(Object modeling scripts)
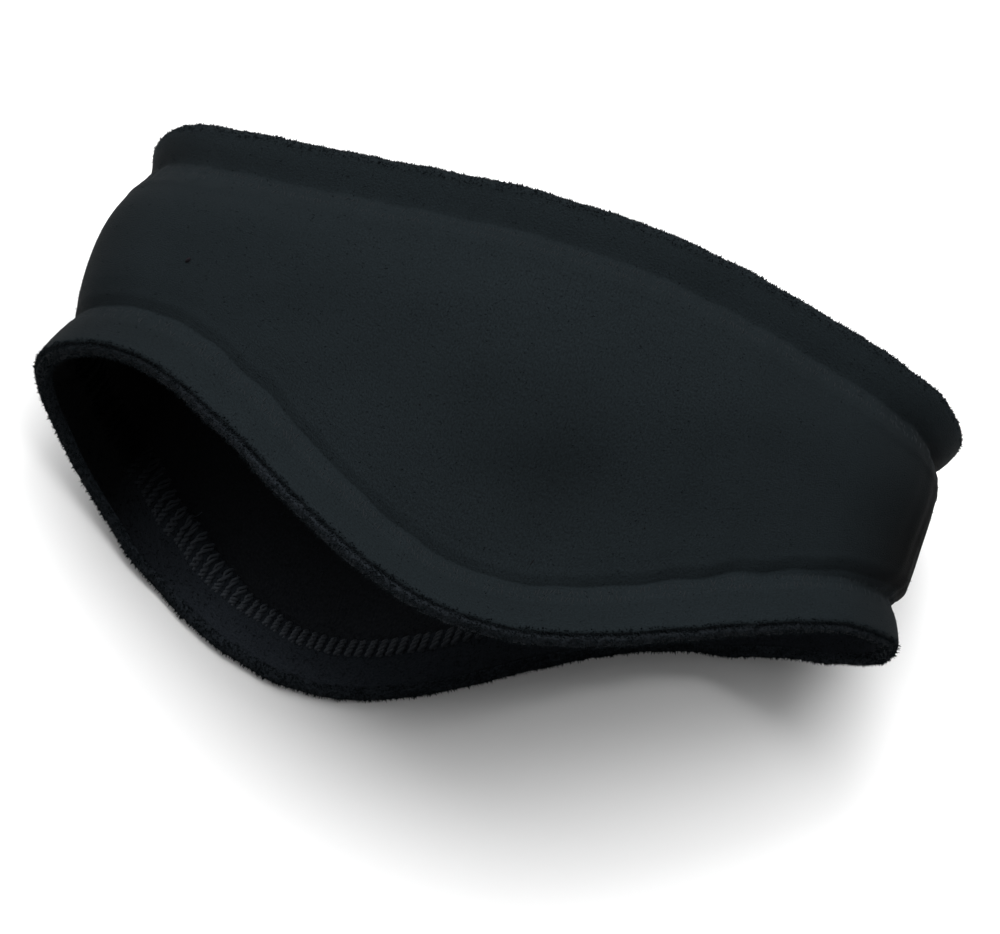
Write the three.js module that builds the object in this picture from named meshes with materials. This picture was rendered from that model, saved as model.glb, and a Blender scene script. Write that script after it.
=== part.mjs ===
// Fleece headband with ear flaps, lying on its side as it would on a table.
// It is one loop of fleece, wider over the ears, with a hem turned in and stitched at each rim.
// Millimetres. Z is up from the surface that it lies on. X runs along the loop from the forehead
// (-X) to the nape (+X). Y runs from the rim with the ear flaps (-Y) to the rim on the crown side (+Y).
import * as THREE from 'three';

// The loop, looked at along Y: an oval whose two walls are squarer than an ellipse
const LOOP_HALF_LENGTH = 118;
const LOOP_HALF_HEIGHT = 44;
const UPPER_SQUARENESS = 2.4;
const UNDER_SQUARENESS = 2.1;

// It lies on its under wall: that much of the oval is pressed flat, with a short bend at its edge
const FLATTENED = 4;
const FLOOR_BEND = 2;

// The cloth
const CLOTH = 2.6;
const LAYER_GAP = 0.3;
const HEM_THICKNESS = 2 * CLOTH + LAYER_GAP;
const HEM_DEPTH = 17;
const SEAM_WIDTH = 6;
const TOP_PINCH = HEM_DEPTH - SEAM_WIDTH;
const BOTTOM_PINCH = HEM_DEPTH - 1;

// Where the two rims pass the ends of the loop, measured along Y
const FRONT_END = { top: 1.2, bottom: -70 };
const BACK_END = { top: 5, bottom: -61.5 };

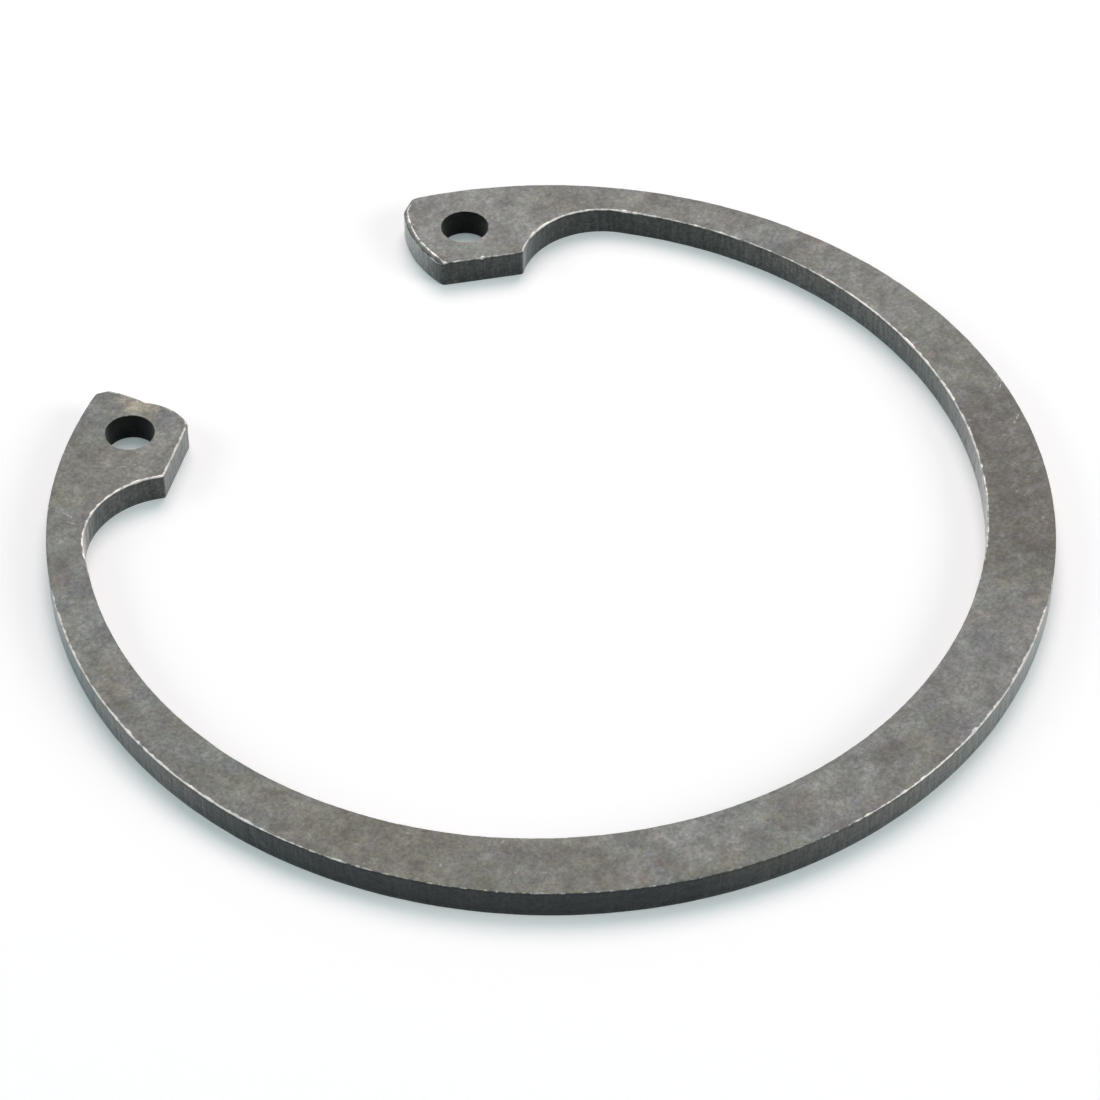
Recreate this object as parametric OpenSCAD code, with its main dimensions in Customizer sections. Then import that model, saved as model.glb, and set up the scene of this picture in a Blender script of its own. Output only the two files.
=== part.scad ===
// Internal retaining ring for a 60 mm bore, drawn free, as it lies out of its groove.
// The ring lies flat with +Z up. +Y points at the gap between its lugs.
// The origin is the centre of the outer rim, half way through the thickness.

/* [Ring] */
// Diameter over the outer rim while the ring is free
free_d = 64.2; // [60:0.1:70]
// Thickness of the steel strip
thick = 2; // [1.2:0.1:3]
// Width of the beam opposite the gap, where it is widest
beam_wide = 4.74; // [4:0.02:5.4]
// Width that the beam tapers towards at the gap's middle line
beam_narrow = 1.82; // [1.4:0.02:2.6]
// Size of the broken edge round every face
edge_break = 0.12; // [0.05:0.01:0.25]

/* [Lugs] */
// Angle from the gap's middle line to the axis of each lug
lug_angle = 31.6; // [26:0.1:40]
// Height of a lug, from the outer rim in to its straight inner edge
lug_height = 7.25; // [6.6:0.05:8]
// Distance from a lug's axis to the corner where its hollow foot starts
lug_foot = 3.35; // [2.6:0.05:4.2]
// Radius of the hollow foot that blends the lug into the beam
foot_r = 5.5; // [4.6:0.1:6.4]
// How far the hollow foot bites into the inner rim where it runs out
foot_bite = 0.02; // [0.01:0.01:0.1]

/* [Plier holes] */
// Diameter of the hole that the pliers' tip enters
hole_d = 3.2; // [2.5:0.1:3.6]
// Distance from the outer rim in to the hole's centre
hole_inset = 3.82; // [3.4:0.02:4.2]
// Size of the broken edge round each hole
hole_break = 0.08; // [0.04:0.01:0.2]

/* [Lug ends] */
// Size of the broken edge along the sheared end of a lug
end_break = 0.22; // [0.1:0.01:0.3]
// Radius of the crown that both lug ends are sheared to
crown_r = 8.4; // [7.6:0.1:10]
// Distance from the hole's centre to the crown of the right lug's end
right_reach = 3.84; // [3.2:0.02:4.6]
// Height of the right crown's centre over the hole's centre, towards the rim
right_lift = 1.5; // [0.8:0.1:2.4]
// Distance from the hole's centre to the crown of the left lug's end
left_reach = 3.5; // [3.3:0.05:3.8]
// Height of the left crown's centre over the hole's centre, towards the rim
left_lift = 2.88; // [2.2:0.02:3.4]
// Radius of the blunt nose that stands proud low on the left lug's end
nose_r = 3.6; // [3.4:0.1:3.8]
// Distance from the hole's centre to the nose's furthest point
nose_reach = 3.06; // [2.98:0.01:3.2]
// How far the nose's centre lies below the hole's centre
nose_drop = 0.62; // [0.4:0.01:0.8]
// Distance from a lug's axis to the corner where the outer rim ends
rim_end = 3; // [2.6:0.05:3.2]
// Angle between a lug's axis and the bevel that cuts off the rim's corner
bevel_angle = 34; // [24:1:44]

/* [Hidden] */

// Facets of a full circle where a shape is shown as a mesh
$fn = 180;
// How far a cutting shape runs past what it cuts
over = 1;

rim_r = free_d / 2;
inner_r = (free_d - beam_wide - beam_narrow) / 2;
// The inner rim is set towards the gap, and this makes the beam taper
inner_shift = (beam_wide - beam_narrow) / 2;
hole_reach = rim_r - hole_inset;
inner_edge = rim_r - lug_height;

// Unit vectors of the right lug: out along its axis, and square to it, away from the gap
axis_out = [sin(lug_angle), cos(lug_angle)];
axis_side = [cos(lug_angle), -sin(lug_angle)];

// The hollow foot passes through the lug's corner and runs out into the inner rim
inner_centre = [0, inner_shift];
foot_corner = inner_edge * axis_out + lug_foot * axis_side;
foot_orbit = inner_r - foot_r + foot_bite;
corner_way = foot_corner - inner_centre;
corner_far = norm(corner_way);
along = (foot_orbit * foot_orbit - foot_r * foot_r + corner_far * corner_far) / (2 * corner_far);
across = sqrt(foot_orbit * foot_orbit - along * along);
corner_dir = corner_way / corner_far;
foot_centre = inner_centre + along * corner_dir + across * [corner_dir[1], -corner_dir[0]];
// Direction, from +X, in which the foot runs out, seen from the inner rim's centre
run_out_angle = atan2(foot_centre[1] - inner_shift, foot_centre[0]);
// How far the foot's centre lies to the side of the lug's axis
foot_side = foot_centre * axis_side;
// Height over the hole's centre of the corner where the outer rim ends
rim_corner = sqrt(rim_r * rim_r - rim_end * rim_end) - hole_reach;

// Section, from the middle out, of a solid with broken edges. It runs on past both faces, narrowing.
function solid_edge(r, chamfer, z = thick / 2 + 2 * over) = [
    [0, -z], [r - chamfer - z + thick / 2, -z], [r, chamfer - thick / 2],
    [r, thick / 2 - chamfer], [r - chamfer - z + thick / 2, z], [0, z]
];

// The same for an opening, which widens at both faces
function opening_edge(r, chamfer, z = thick / 2 + over) = [
    [0, -z], [r + chamfer + z - thick / 2, -z], [r, chamfer - thick / 2],
    [r, thick / 2 - chamfer], [r + chamfer + z - thick / 2, z], [0, z]
];

// Draws a section as a straight bar along +X, its edge towards +Y
module bar(section, length) {
    rotate([90, 0, 90])
        linear_extrude(length)
            polygon(section);
}

// Places what is drawn from the hole's centre, with +Y out along the lug, at the right or left lug
module at_lug(left = false) {
    mirror([left ? 1 : 0, 0, 0])
        rotate([0, 0, -lug_angle])
            translate([0, hole_reach, 0])
                children();
}

// Round plate that the ring is cut from, the edges of its rim broken
module rim_disc() {
    rotate_extrude()
        polygon([
            [0, -thick / 2], [rim_r - edge_break, -thick / 2], [rim_r, edge_break - thick / 2],
            [rim_r, thick / 2 - edge_break], [rim_r - edge_break, thick / 2], [0, thick / 2]
        ]);
}

// Inside of the beam: the inner circle, as far round as the two feet
module beam_opening() {
    translate([0, inner_shift, 0])
        rotate_extrude(angle = 180 + 2 * run_out_angle, start = 180 - run_out_angle)
            polygon(opening_edge(inner_r, edge_break));
}

// Hollow foot of the right lug
module foot_opening() {
    translate([foot_centre[0], foot_centre[1], 0])
        rotate_extrude()
            polygon(opening_edge(foot_r, edge_break));
}

// Space inside a lug's straight inner edge, from past the lug's end to inside its foot
module under_lug() {
    translate([-lug_height, -hole_reach, 0])
        bar(opening_edge(inner_edge, edge_break), lug_height + foot_side - foot_r / 4);
}

// Hole for the pliers' tip
module plier_hole() {
    rotate_extrude()
        polygon(opening_edge(hole_d / 2, hole_break));
}

// Plate that a lug's end is kept of: a wide crown, less the corner that the bevel cuts off
module crowned_end(reach, lift) {
    slab = 3 * crown_r;
    intersection() {
        translate([crown_r - reach, lift, 0])
            rotate_extrude()
                polygon(solid_edge(crown_r, end_break));
        translate([-rim_end, rim_corner, 0])
            rotate([0, 0, 90 - bevel_angle])
                translate([-slab / 2, -slab, 0])
                    bar(solid_edge(slab, end_break), slab);
    }
}

// Blunt nose low on the left lug's end
module nose() {
    translate([nose_r - nose_reach, -nose_drop, 0])
        rotate_extrude()
            polygon(solid_edge(nose_r, end_break));
}

// Gap between the axes of the two lugs, less what the lugs keep of it
module gap_opening() {
    far = 2 * rim_r;
    difference() {
        translate([0, 0, -thick / 2 - over])
            linear_extrude(thick + 2 * over)
                polygon([[0, 0], far * axis_out, far * [-axis_out[0], axis_out[1]]]);
        at_lug()
            crowned_end(right_reach, right_lift);
        at_lug(left = true)
            crowned_end(left_reach, left_lift);
        at_lug(left = true)
            nose();
    }
}

module retaining_ring() {
    color("#605f5a")
        difference() {
            rim_disc();
            beam_opening();
            gap_opening();
            for (left = [false, true]) {
                mirror([left ? 1 : 0, 0, 0])
                    foot_opening();
                at_lug(left)
                    under_lug();
                at_lug(left)
                    plier_hole();
            }
        }
}

retaining_ring();
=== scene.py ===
"""Looks of the retaining ring: matt phosphated spring steel, worn bright along its edges.

The ring's visible mesh is built here at photo detail over the CAD part's own outline. Its sizes are in
millimetres, and the mesh is scaled to metres in the CAD frame. The ring lies flat on a white table, +Z up,
+Y towards the gap between its lugs.
"""

import math

import bpy
import numpy as np
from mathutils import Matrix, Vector
from mathutils.geometry import delaunay_2d_cdt


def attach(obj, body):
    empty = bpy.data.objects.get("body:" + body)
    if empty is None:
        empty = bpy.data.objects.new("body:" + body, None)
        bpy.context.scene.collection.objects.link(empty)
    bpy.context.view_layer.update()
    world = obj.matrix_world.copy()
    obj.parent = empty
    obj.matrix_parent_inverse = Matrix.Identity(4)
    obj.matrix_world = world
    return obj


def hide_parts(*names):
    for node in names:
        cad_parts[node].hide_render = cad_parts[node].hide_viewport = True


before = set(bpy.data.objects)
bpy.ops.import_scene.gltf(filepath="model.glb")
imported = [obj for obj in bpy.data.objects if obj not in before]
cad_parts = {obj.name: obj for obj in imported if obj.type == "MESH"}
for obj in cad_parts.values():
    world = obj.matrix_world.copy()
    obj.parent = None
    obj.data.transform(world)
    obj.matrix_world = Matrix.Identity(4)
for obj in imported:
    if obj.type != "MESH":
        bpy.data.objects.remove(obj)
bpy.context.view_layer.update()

MM = 0.001

# The part's own sizes
RIM_R = 32.1
THICK = 2.0
BEAM_WIDE = 4.74  # opposite the gap
BEAM_NARROW = 1.82  # what the beam tapers towards, at the gap
LUG_ANGLE = math.radians(31.6)  # from +Y to a lug's axis
LUG_HEIGHT = 7.25  # from the rim in to a lug's straight inner edge
LUG_FOOT = 3.35  # from a lug's axis to the corner where its hollow foot starts
FOOT_R = 5.5
FOOT_BITE = 0.02  # how far the foot bites into the inner rim where it runs out
HOLE_R = 1.6
HOLE_INSET = 3.82  # from the rim in to a hole's middle
HOLE_REACH = RIM_R - HOLE_INSET
CROWN_R = 8.4  # crown that each lug's end is sheared to
RIGHT_CROWN = (3.84, 1.5)  # its reach from the hole's middle, and its centre's lift over that
LEFT_CROWN = (3.5, 2.88)
NOSE_R = 3.6  # blunt nose low on the left lug's end
NOSE_REACH = 3.06
NOSE_DROP = 0.62
RIM_END = 3.0  # from a lug's axis to the corner where the rim ends
BEVEL_ANGLE = math.radians(34)  # between a lug's axis and the bevel that cuts off the rim's corner
INNER_R = RIM_R - (BEAM_WIDE + BEAM_NARROW) / 2
INNER_SHIFT = (BEAM_WIDE - BEAM_NARROW) / 2

# How finely the outline is followed, and how softly its corners and the changes in its wear are rounded
STEP = 0.12
CORNER_SOFT = 0.12
WEAR_SOFT = 0.35
# The shallow hollow between the crown and the nose of the left lug's end: its middle, width and softness
LEFT_HOLLOW = (-11.7, 24.6)
HOLLOW_WIDE = 0.5
HOLLOW_SOFT = 0.35
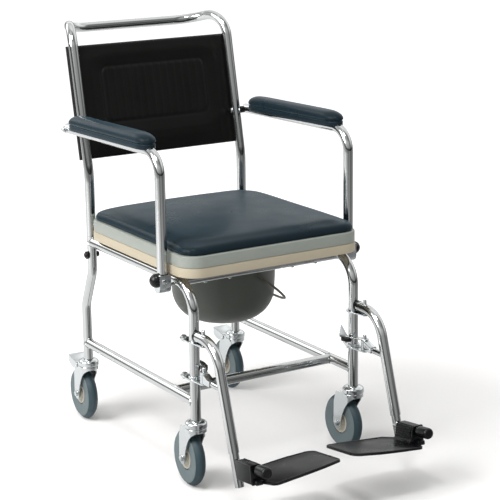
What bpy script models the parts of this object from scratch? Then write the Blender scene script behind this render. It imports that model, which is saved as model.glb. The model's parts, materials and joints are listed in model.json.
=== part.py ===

## Work required
In the listing above, find the line with "What bpy script" and set down that line and all after it exactly, through the final line.

## Exercise response
What bpy script models the parts of this object from scratch? Then write the Blender scene script behind this render. It imports that model, which is saved as model.glb. The model's parts, materials and joints are listed in model.json.
=== part.py ===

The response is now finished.